Indoor tanning ban would reduce death from melanoma skin cancer

Indoor tanning ban would reduce death from melanoma skin cancer
© iStock/Hanasch

Research indicates that an indoor tanning ban would substantially reduce deaths from melanoma skin cancer.

Melanoma cancer develops from cells called melanocytes that begin to grow and divide quicker than usual. It is the most serious form of skin cancer; risk factors include pale skin that does not tan easily, blue eyes and a close relative who’s had melanoma skin cancer.

There is a growing rise in indoor tanning bed use and the commercial availability of this service is attractive to young people. However, tanning beds contain UV radiation which can increase the risk of skin cancer, including melanoma.

Research carried out by the University of Manchester concluded that an indoor tanning ban could reduce the number of deaths from melanoma skin cancer.

The positive impact of banning indoor tanning

The team tracked the projected impact on the 618,000 18-year-olds living in England in 2019 and found that a ban on indoor tanning would result in 1,206 fewer cases of melanoma skin cancer and 207 melanoma deaths over their lifetimes.

In addition, it would result in 3,987 fewer cases of other more common types of skin cancer, including squamous cell and basal cell carcinomas, which impose a major burden on both affected patients and the NHS.

The ban would also save the NHS £700,000 resulting in a Net Monetary Benefit of £10.6m with a 99% likelihood that the ban with the information campaign would be cost-affective.

The researchers noted the actual impact of an indoor tanning ban and the NHS savings would be far greater when benefits to individuals who started to use sunbeds over 18 years were also factored in.

Sunbed use in England

It is reported that sunbed use is particularly high in the northwest and cities with greater social deprivation; the growing popularity is thought to partly explain the unusually high rates of melanoma skin cancer seen in young women living in the northwest.

Furthermore, estimates show that around 62,000 children under 18 are currently using sunbeds in England.

Paul Lorigan, a Professor of Oncology at The University of Manchester and Honorary Consultant Medical Oncologist at the Christie NHS Foundation Trust, said: “If the NHS invested in a public health campaign to support the ban on sunbeds, we estimate that melanoma and other skin cancers would be significantly reduced, NHS resources would be saved and deaths averted.

“It is quite clear that melanoma and keratinocyte skin cancers have a significant impact on population health and healthcare budgets, and that a proportion is attributable to indoor tanning. Anyone who has used a sunbed increases their risk of melanoma by almost 60%.

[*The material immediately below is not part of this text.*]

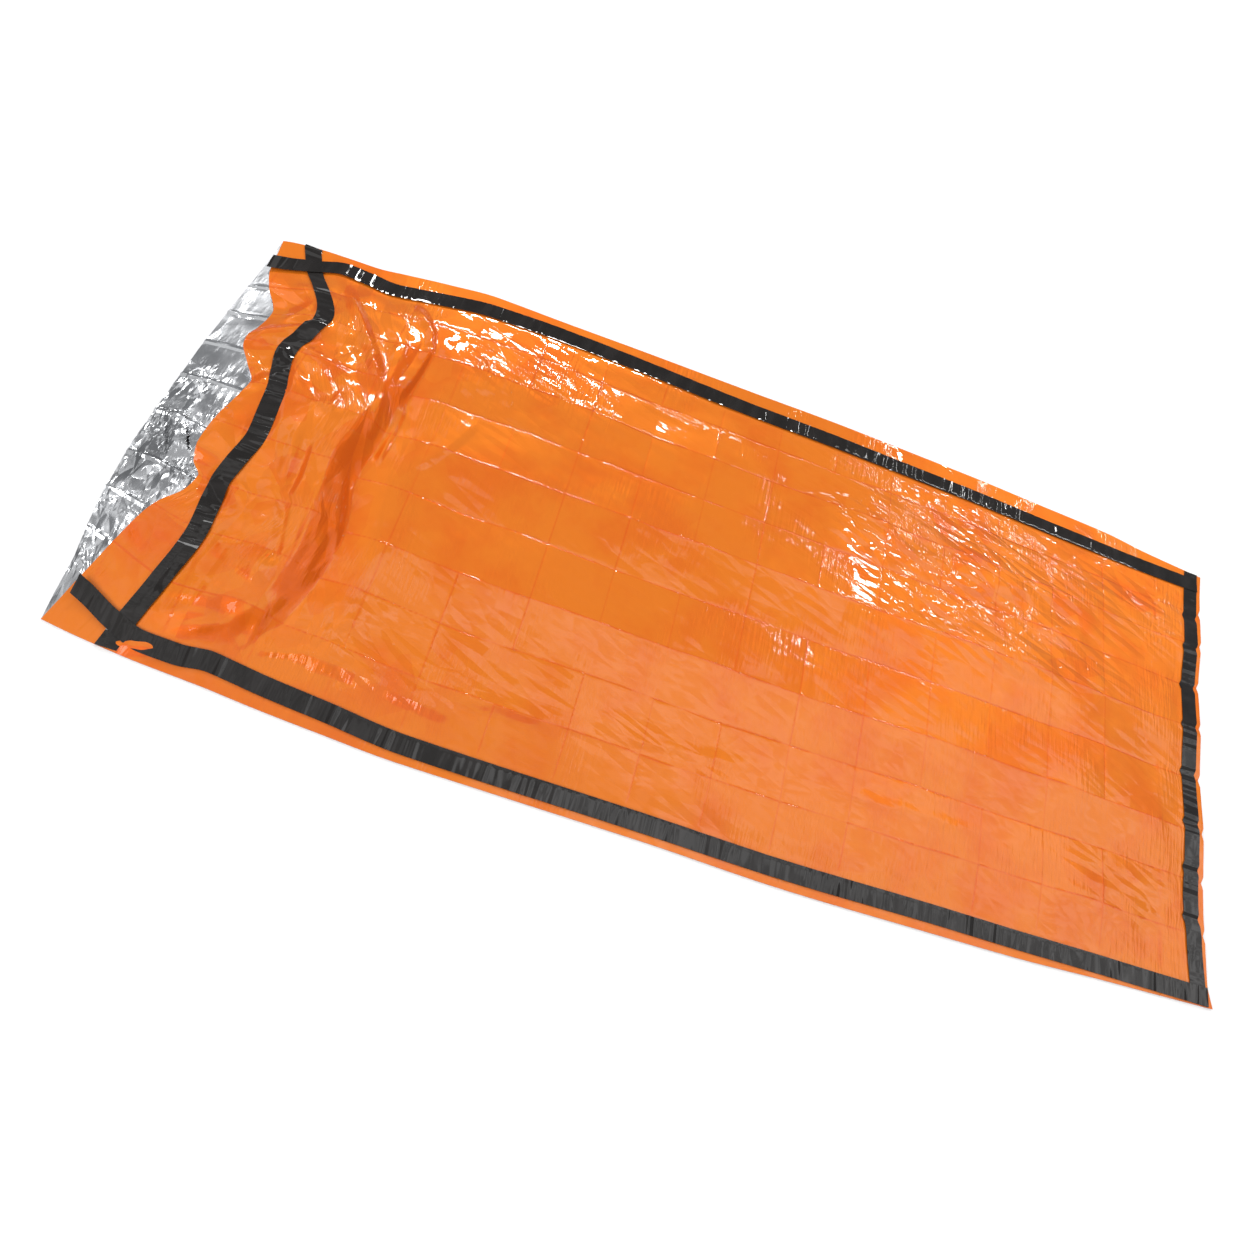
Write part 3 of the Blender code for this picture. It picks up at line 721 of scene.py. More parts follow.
def foot_offset(whole):
    """How far the foot edge lies inside HALF_LENGTH, jogged at the pack folds."""
    notch = np.zeros_like(whole)
    for share, _ in PACK_FOLDS:
        notch = np.maximum(notch, 1 - np.abs(whole - from_edge(share)) / NOTCH_HALF_WIDTH)
    return read(FOOT_EDGE, 1, whole) * MM + FOOT_NOTCH * np.clip(notch, 0, 1)


# ---------------------------------------------------------------------------
# Building shells and strips
# ---------------------------------------------------------------------------
def film_shell(name, shown, hidden, cut, marks, every=3):
    """A closed sheet of film. shown and hidden are grids of points, one for each
    face of the film. The hidden face keeps only every third line of its grid.
    marks are named values of the film that its material reads."""
    count_u, count_v = shown.shape[:2]
    fine = np.arange(count_u * count_v).reshape(count_u, count_v)
    faces = [(fine[i, j], fine[i + 1, j], fine[i + 1, j + 1], fine[i, j + 1])
             for i in range(count_u - 1) for j in range(count_v - 1)]
    first_hidden = len(faces)
    kept = np.zeros((count_u, count_v), bool)
    kept[::every, ::every] = True
    kept[[0, -1], :] = True
    kept[:, [0, -1]] = True
    coarse = np.full((count_u, count_v), -1)
    coarse[kept] = count_u * count_v + np.arange(kept.sum())

    lines_u = list(range(0, count_u - 1, every)) + [count_u - 1]
    lines_v = list(range(0, count_v - 1, every)) + [count_v - 1]
    for i0, i1 in zip(lines_u, lines_u[1:]):
        for j0, j1 in zip(lines_v, lines_v[1:]):
            loop = [(i, j0) for i in range(i0, i1, 1 if j0 == 0 else i1 - i0)]
            loop += [(i1, j) for j in range(j0, j1, 1 if i1 == count_u - 1 else j1 - j0)]
            loop += [(i, j1) for i in range(i1, i0, -1 if j1 == count_v - 1 else i0 - i1)]
            loop += [(i0, j) for j in range(j1, j0, -1 if i0 == 0 else j0 - j1)]
            faces.append(tuple(int(coarse[place]) for place in reversed(loop)))
    last_hidden = len(faces)
    rim = ([(i, 0) for i in range(count_u - 1)] + [(count_u - 1, j) for j in range(count_v - 1)]
           + [(i, count_v - 1) for i in range(count_u - 1, 0, -1)]
           + [(0, j) for j in range(count_v - 1, 0, -1)])
    for here, there in zip(rim, rim[1:] + rim[:1]):
        faces.append((int(fine[there]), int(fine[here]), int(coarse[here]), int(coarse[there])))

    points = np.concatenate([shown.reshape(-1, 3), hidden[kept]])
    mesh = bpy.data.meshes.new(name)
    mesh.from_pydata(points.tolist(), [], faces)
    flat = mesh.uv_layers.new(name="cut")
    grid_u, grid_v = np.meshgrid(cut[0], cut[1], indexing="ij")
    where = np.concatenate([np.stack([grid_u, grid_v], -1).reshape(-1, 2),
                            np.stack([grid_u, grid_v], -1)[kept]])
    corner = np.zeros(len(mesh.loops), np.int32)
    mesh.loops.foreach_get("vertex_index", corner)
    flat.uv.foreach_set("vector", where[corner].astype(np.float32).ravel())
    for mark, value in marks.items():
        layer = mesh.attributes.new(mark, "FLOAT", "POINT")
        layer.data.foreach_set("value", np.concatenate(
            [value.ravel(), value[kept]]).astype(np.float32))
    slots = np.zeros(len(faces), np.int32)
    slots[first_hidden:last_hidden] = 1
    mesh.polygons.foreach_set("material_index", slots)
    piece = bpy.data.objects.new(name, mesh)
    bpy.context.scene.collection.objects.link(piece)
    return piece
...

“We show quite conclusively for the first time that banning indoor tanning supported by a public health campaign would be an efficient use of healthcare resources to reduce melanoma and other skin cancers in England.

“Our findings agree with calculations of future productivity losses that were caused by these diseases in the USA is mainly young people in 2015 after exposure to tanning devices. There the total economic losses amounted to over $US127 billion over the individuals’ lifetimes.”

The team analysed the cost-effectiveness of the policy on the NHS using modelling to track the national cohort of 18-year-olds over their lifetimes.

The mortality data specifically was obtained from the Office for National Statistics. They compared a nationwide ban on commercial indoor tanning combined with a public information campaign with the status quo of the availability of commercial indoor tanning. They also calculated the expected costs, Quality Adjusted Life Years and the Net Monetary Benefit of a ban.

The study was published in the British Journal of Dermatology.